• Task directions:
Restate, exactly and only, the lines from the first through the line containing "import * as THREE from 'three';".

--- START OF Data segment ---

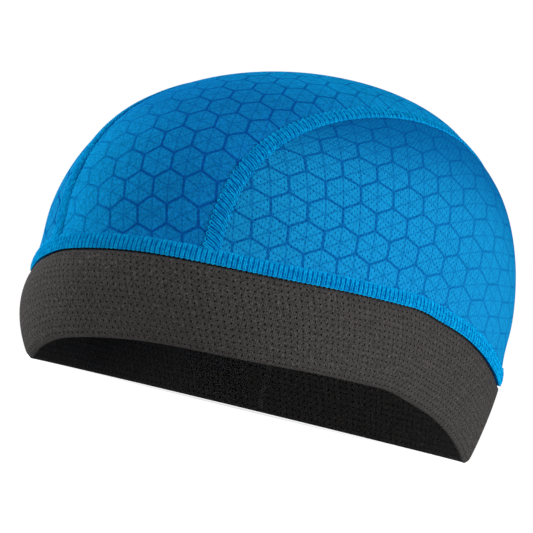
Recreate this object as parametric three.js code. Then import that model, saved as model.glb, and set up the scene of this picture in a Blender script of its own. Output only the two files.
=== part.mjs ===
// Skull cap: a jersey strip over the middle, two mesh panels at the sides, flat seams between them
// and a dark mesh band turned double at the rim. Millimetres, +Z up, +X to the wearer's left, the
// front of the head towards -Y. The rim stands on z = 0 and the bottom centre of the cap's box is
// the origin.
import * as THREE from 'three';

// Driving sizes of the whole cap
const CROWN_LENGTH = 204;       // front to back where the crown meets the band
const CROWN_WIDTH = 142;        // side to side at the same height
const CAP_HEIGHT = 121.3;
const BAND_HEIGHT = 29.5;
const PLAN_POWER = 2.25;        // 2 is a plain ellipse, more is a squarer outline seen from above
const DOME_POWER = 2.7;         // how full the dome's upright section is
const APEX_SHIFT = 20;          // how far the top of the dome lies behind the middle
const APEX_SHIFT_POWER = 3.2;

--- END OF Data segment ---

• The response:
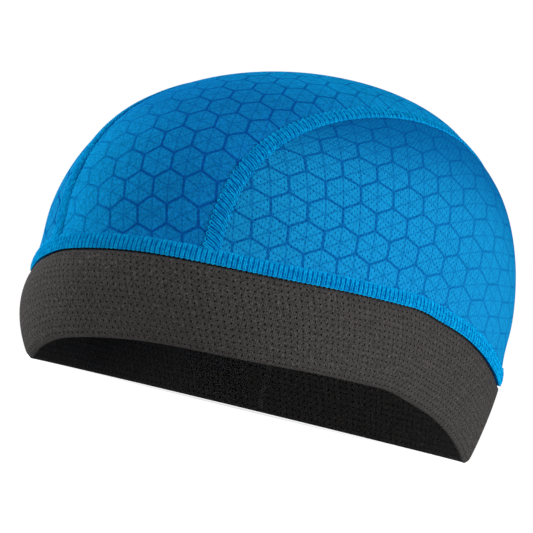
Recreate this object as parametric three.js code. Then import that model, saved as model.glb, and set up the scene of this picture in a Blender script of its own. Output only the two files.
=== part.mjs ===
// Skull cap: a jersey strip over the middle, two mesh panels at the sides, flat seams between them
// and a dark mesh band turned double at the rim. Millimetres, +Z up, +X to the wearer's left, the
// front of the head towards -Y. The rim stands on z = 0 and the bottom centre of the cap's box is
// the origin.
import * as THREE from 'three';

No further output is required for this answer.